◆ **What to produce**: Each line from the start of the data below through the one containing "return blended(lip *" must be reproduced exactly.

--- start of Recorded data ---

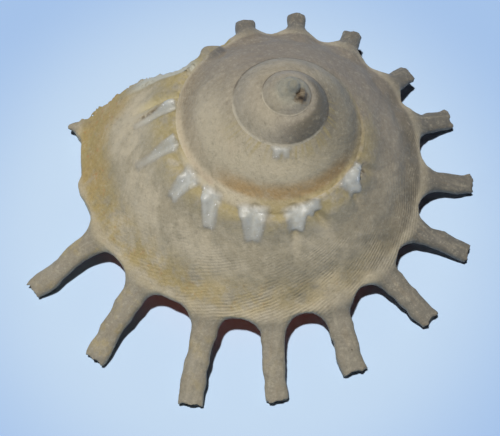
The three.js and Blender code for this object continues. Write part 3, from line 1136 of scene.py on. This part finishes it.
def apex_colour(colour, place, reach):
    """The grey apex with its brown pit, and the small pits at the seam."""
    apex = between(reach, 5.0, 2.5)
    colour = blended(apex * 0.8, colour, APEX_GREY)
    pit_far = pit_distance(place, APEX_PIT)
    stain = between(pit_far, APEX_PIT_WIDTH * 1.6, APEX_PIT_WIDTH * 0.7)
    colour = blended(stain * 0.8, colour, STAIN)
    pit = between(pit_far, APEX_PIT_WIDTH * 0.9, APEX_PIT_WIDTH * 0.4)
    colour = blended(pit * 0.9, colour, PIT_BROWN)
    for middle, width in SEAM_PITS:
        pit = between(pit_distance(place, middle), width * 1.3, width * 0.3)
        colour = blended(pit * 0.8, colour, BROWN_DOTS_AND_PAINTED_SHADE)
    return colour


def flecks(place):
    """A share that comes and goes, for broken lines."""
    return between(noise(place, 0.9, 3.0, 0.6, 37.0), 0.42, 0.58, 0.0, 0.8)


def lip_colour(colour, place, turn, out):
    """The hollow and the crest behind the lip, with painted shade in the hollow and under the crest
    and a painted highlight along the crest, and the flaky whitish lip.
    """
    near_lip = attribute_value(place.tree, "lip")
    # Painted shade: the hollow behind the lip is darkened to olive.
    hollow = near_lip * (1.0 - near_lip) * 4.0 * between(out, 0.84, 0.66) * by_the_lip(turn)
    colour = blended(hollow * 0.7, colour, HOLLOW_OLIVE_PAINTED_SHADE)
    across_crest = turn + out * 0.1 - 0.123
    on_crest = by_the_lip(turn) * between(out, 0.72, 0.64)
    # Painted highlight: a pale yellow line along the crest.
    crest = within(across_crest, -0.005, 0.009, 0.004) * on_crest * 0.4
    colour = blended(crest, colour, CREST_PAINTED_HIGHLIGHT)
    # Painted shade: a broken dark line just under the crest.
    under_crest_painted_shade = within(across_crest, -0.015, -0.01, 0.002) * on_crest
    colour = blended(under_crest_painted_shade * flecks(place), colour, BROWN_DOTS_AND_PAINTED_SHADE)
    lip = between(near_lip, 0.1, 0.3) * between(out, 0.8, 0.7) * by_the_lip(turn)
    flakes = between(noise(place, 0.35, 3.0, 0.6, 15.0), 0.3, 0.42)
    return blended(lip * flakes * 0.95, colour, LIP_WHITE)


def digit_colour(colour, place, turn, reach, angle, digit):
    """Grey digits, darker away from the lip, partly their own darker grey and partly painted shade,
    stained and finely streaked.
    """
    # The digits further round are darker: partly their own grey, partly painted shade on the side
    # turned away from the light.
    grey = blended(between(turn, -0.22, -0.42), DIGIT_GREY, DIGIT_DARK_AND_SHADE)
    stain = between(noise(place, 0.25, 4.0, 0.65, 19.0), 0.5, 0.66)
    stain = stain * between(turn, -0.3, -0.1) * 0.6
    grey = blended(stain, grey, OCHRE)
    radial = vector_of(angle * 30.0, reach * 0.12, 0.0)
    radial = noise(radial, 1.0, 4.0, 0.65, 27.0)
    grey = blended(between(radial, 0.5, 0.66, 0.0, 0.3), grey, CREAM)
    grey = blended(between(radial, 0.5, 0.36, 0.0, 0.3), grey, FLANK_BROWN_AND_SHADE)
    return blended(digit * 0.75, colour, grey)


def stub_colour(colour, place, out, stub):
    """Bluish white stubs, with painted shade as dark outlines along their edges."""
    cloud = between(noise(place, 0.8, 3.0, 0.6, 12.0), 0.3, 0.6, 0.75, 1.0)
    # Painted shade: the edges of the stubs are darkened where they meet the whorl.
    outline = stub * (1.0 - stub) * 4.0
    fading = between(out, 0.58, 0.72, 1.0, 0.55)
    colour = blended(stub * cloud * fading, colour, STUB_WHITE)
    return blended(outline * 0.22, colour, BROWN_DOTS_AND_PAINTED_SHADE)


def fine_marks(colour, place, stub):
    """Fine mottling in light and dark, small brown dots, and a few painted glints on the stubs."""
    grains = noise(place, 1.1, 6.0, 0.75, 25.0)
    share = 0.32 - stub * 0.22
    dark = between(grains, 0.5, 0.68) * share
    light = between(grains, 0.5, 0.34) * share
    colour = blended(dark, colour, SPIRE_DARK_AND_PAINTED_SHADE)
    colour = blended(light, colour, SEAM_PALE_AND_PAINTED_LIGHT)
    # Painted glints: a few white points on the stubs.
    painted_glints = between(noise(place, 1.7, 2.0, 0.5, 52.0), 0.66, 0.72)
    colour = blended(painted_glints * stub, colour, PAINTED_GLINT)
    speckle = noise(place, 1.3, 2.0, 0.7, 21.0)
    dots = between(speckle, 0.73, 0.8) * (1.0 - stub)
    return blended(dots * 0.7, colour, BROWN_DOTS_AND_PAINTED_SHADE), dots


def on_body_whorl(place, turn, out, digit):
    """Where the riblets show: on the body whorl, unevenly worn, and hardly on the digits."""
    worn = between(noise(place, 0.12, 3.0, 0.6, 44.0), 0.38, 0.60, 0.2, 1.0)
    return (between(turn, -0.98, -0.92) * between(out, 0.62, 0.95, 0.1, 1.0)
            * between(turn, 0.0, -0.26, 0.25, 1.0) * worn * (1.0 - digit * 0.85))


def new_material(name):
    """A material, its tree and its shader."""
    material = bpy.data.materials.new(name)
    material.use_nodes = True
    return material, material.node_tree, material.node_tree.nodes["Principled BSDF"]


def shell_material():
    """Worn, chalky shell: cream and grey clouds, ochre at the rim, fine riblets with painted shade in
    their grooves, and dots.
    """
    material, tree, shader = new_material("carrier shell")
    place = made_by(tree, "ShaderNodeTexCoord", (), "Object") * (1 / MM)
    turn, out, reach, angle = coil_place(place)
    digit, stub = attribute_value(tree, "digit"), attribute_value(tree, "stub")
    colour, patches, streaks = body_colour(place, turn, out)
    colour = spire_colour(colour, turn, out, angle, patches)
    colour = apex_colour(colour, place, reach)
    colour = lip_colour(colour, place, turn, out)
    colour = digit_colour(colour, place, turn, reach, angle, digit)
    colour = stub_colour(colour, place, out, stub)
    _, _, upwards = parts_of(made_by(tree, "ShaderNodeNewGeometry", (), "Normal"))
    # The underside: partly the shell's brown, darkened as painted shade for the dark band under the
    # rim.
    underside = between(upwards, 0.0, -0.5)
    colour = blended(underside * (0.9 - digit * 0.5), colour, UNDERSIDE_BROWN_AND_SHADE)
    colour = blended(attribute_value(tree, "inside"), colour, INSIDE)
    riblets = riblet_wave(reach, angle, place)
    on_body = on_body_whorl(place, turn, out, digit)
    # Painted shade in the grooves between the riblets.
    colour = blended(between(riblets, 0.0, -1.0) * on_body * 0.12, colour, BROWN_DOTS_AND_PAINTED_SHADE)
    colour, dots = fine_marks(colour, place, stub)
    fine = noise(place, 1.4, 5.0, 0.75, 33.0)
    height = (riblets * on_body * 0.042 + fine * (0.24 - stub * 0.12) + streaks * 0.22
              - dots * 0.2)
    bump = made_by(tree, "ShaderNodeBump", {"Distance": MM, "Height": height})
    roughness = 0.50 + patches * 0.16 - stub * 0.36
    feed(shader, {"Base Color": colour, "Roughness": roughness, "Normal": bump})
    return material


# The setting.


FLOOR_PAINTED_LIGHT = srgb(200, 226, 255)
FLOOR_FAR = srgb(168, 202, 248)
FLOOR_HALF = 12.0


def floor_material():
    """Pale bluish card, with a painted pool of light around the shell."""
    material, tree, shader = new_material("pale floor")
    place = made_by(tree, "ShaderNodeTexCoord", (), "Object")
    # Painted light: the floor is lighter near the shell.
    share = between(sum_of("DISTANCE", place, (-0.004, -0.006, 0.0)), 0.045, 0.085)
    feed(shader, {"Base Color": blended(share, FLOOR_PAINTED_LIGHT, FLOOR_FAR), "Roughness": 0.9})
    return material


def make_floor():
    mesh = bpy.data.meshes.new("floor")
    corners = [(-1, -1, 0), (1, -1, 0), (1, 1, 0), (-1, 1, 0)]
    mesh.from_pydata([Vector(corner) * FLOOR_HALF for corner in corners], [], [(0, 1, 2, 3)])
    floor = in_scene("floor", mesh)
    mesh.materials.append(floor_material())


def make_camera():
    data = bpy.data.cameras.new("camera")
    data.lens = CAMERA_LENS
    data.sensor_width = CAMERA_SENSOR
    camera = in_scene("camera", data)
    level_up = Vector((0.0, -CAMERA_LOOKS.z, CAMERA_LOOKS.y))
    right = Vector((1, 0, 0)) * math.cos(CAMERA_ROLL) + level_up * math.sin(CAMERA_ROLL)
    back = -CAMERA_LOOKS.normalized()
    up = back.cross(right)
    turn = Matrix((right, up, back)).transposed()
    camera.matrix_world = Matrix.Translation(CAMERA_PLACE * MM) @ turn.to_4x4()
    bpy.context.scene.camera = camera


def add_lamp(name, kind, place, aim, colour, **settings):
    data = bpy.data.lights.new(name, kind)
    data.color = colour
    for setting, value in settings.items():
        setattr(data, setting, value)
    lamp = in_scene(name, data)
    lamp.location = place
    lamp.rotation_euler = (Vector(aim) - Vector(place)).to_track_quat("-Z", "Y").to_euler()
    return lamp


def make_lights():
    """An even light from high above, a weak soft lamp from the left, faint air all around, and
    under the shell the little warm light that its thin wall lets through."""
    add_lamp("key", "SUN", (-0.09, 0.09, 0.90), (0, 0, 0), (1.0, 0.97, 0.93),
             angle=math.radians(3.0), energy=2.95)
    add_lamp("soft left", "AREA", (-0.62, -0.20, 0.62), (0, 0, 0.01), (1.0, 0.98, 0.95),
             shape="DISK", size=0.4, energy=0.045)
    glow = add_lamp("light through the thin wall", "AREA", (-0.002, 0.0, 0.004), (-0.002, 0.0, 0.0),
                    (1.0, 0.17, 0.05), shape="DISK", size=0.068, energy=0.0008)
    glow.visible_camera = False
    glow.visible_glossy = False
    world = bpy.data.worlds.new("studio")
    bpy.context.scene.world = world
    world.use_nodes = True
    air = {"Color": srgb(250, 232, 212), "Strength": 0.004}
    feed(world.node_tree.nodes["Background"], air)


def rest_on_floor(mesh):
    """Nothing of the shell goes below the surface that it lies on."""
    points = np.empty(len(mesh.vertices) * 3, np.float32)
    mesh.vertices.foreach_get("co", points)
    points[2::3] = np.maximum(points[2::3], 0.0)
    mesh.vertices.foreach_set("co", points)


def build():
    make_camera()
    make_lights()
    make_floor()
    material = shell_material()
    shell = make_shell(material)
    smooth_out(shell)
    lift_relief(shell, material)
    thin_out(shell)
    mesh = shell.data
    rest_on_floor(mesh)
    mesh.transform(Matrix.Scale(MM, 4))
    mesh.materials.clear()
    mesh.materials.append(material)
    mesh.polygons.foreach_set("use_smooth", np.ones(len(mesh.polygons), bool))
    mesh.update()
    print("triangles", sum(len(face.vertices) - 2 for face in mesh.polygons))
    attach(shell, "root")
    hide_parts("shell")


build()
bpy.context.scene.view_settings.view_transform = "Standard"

--- end of Recorded data ---

◆ **Correct answer**:
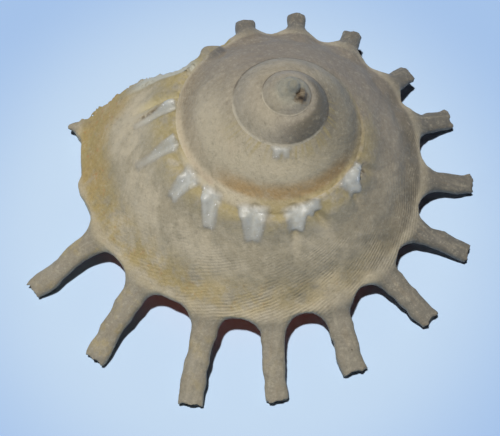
The three.js and Blender code for this object continues. Write part 3, from line 1136 of scene.py on. This part finishes it.
def apex_colour(colour, place, reach):
    """The grey apex with its brown pit, and the small pits at the seam."""
    apex = between(reach, 5.0, 2.5)
    colour = blended(apex * 0.8, colour, APEX_GREY)
    pit_far = pit_distance(place, APEX_PIT)
    stain = between(pit_far, APEX_PIT_WIDTH * 1.6, APEX_PIT_WIDTH * 0.7)
    colour = blended(stain * 0.8, colour, STAIN)
    pit = between(pit_far, APEX_PIT_WIDTH * 0.9, APEX_PIT_WIDTH * 0.4)
    colour = blended(pit * 0.9, colour, PIT_BROWN)
    for middle, width in SEAM_PITS:
        pit = between(pit_distance(place, middle), width * 1.3, width * 0.3)
        colour = blended(pit * 0.8, colour, BROWN_DOTS_AND_PAINTED_SHADE)
    return colour


def flecks(place):
    """A share that comes and goes, for broken lines."""
    return between(noise(place, 0.9, 3.0, 0.6, 37.0), 0.42, 0.58, 0.0, 0.8)


def lip_colour(colour, place, turn, out):
    """The hollow and the crest behind the lip, with painted shade in the hollow and under the crest
    and a painted highlight along the crest, and the flaky whitish lip.
    """
    near_lip = attribute_value(place.tree, "lip")
    # Painted shade: the hollow behind the lip is darkened to olive.
    hollow = near_lip * (1.0 - near_lip) * 4.0 * between(out, 0.84, 0.66) * by_the_lip(turn)
    colour = blended(hollow * 0.7, colour, HOLLOW_OLIVE_PAINTED_SHADE)
    across_crest = turn + out * 0.1 - 0.123
    on_crest = by_the_lip(turn) * between(out, 0.72, 0.64)
    # Painted highlight: a pale yellow line along the crest.
    crest = within(across_crest, -0.005, 0.009, 0.004) * on_crest * 0.4
    colour = blended(crest, colour, CREST_PAINTED_HIGHLIGHT)
    # Painted shade: a broken dark line just under the crest.
    under_crest_painted_shade = within(across_crest, -0.015, -0.01, 0.002) * on_crest
    colour = blended(under_crest_painted_shade * flecks(place), colour, BROWN_DOTS_AND_PAINTED_SHADE)
    lip = between(near_lip, 0.1, 0.3) * between(out, 0.8, 0.7) * by_the_lip(turn)
    flakes = between(noise(place, 0.35, 3.0, 0.6, 15.0), 0.3, 0.42)
    return blended(lip * flakes * 0.95, colour, LIP_WHITE)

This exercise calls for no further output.